En faisant appel à une grande maison d’édition pour publier ses autoportraits, la chef de file des narcissiques décomplexés affiche des prétentions artistiques. Ben voyons.
Selfish
Kim Kardashian n’aime visiblement pas aller à contre-courant. La voilà donc exactement où on l’attend : publiant un livre de photographies, recueil de centaines de selfies astucieusement intitulé Selfish (“égoïste”, en anglais). Un édifiant témoignage sur notre temps ? Kim Kardashian ne fait pourtant que céder à sa façon à la tentation autobiographique. La même qui, très tôt dans toutes les civilisations, a poussé des individus à signaler leur existence et dessiner les contours de leur identité.

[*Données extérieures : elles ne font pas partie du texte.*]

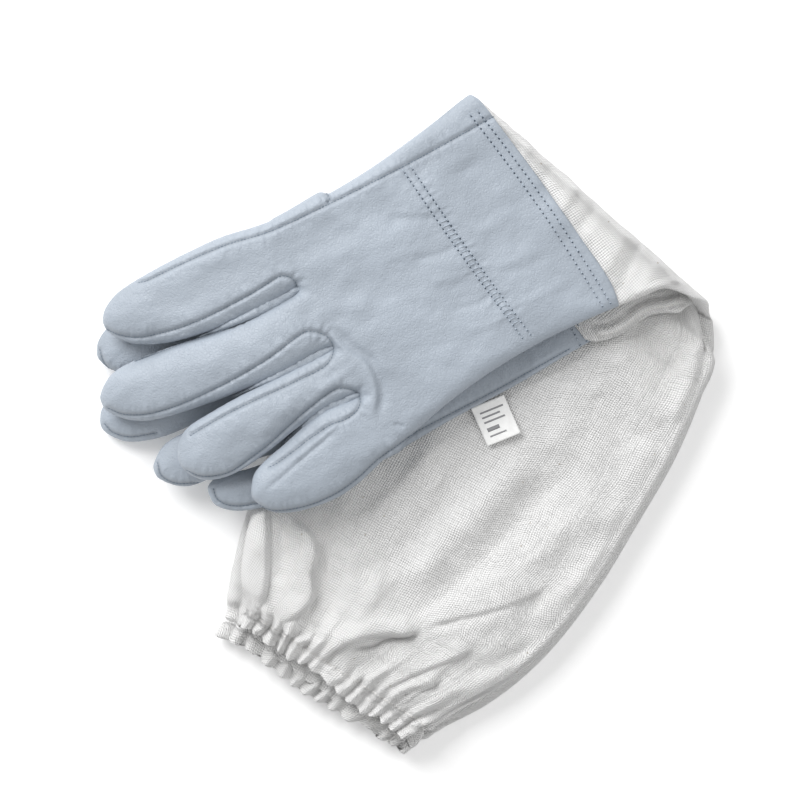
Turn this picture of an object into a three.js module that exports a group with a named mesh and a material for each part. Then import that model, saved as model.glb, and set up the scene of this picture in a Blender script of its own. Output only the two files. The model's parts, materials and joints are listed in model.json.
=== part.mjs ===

Si, historiquement, certains ont accordé leur “je” à des genres bien établis (la prière, la chronique, la biographie, le récit de voyage, la poésie ou le roman, selon l’époque) Kim, elle, a choisi : ce sera le selfie.
Bouche bée
En dédicace le 5 mai à la très chic librairie Barnes & Noble sur la 5th Avenue à New York, Kim Kardashian s’affichait avec son mari, l’heureux destinataire originel de ce recueil d’autoportraits (c’est le mot qu’on utilisait avant selfie) qui, avant de devenir un vrai livre avec une couverture cartonnée, n’était autre qu’un cadeau de Saint-Valentin improvisé. “Finalement c’était tellement cool qu’on a eu l’idée de faire un livre”, déclarait Kim avec une certaine naïveté. Résultat : 352 pages et 19,99 dollars pour cet exercice très premier degré, dans lequel Kim Kardashian, visiblement très peu intéressée par l’idée de se réinventer, s’enferme volontairement dans un dispositif figé, aussi statique que ce rôle qu’elle ne cesse d’emprunter. Lequel ? Celui d’objet sensuel dont la bouche entrouverte laisse pourtant peu de paroles filtrer. En effet, si tout le monde la connaît, rares sont ceux qui l’ont entendue parler.
Rizzoli
Habilement placé sous la poitrine dénudée de la dame trône le logo de Rizzoli, maison d’édition réputée, spécialisée dans les beaux livres et notamment ceux concernant l’architecture, la mode et le design. Pour le New York Times, Rizzoli a publié certains des “plus beaux livres illustrés du monde”. C’est vrai : outre ce médiatique effort de Kim, se trouve dans leur catalogue le Codex Serafinianus de l’artiste italien Luigi Serafini. Un livre culte sorti dans les années 70 et réédité récemment par la maison d’édition. Une encyclopédie extraterrestre écrite dans une langue imaginaire que jamais personne n’a réussi à décoder. Poétique, inventif et stimulant. Bref, le contraire de qui vous savez.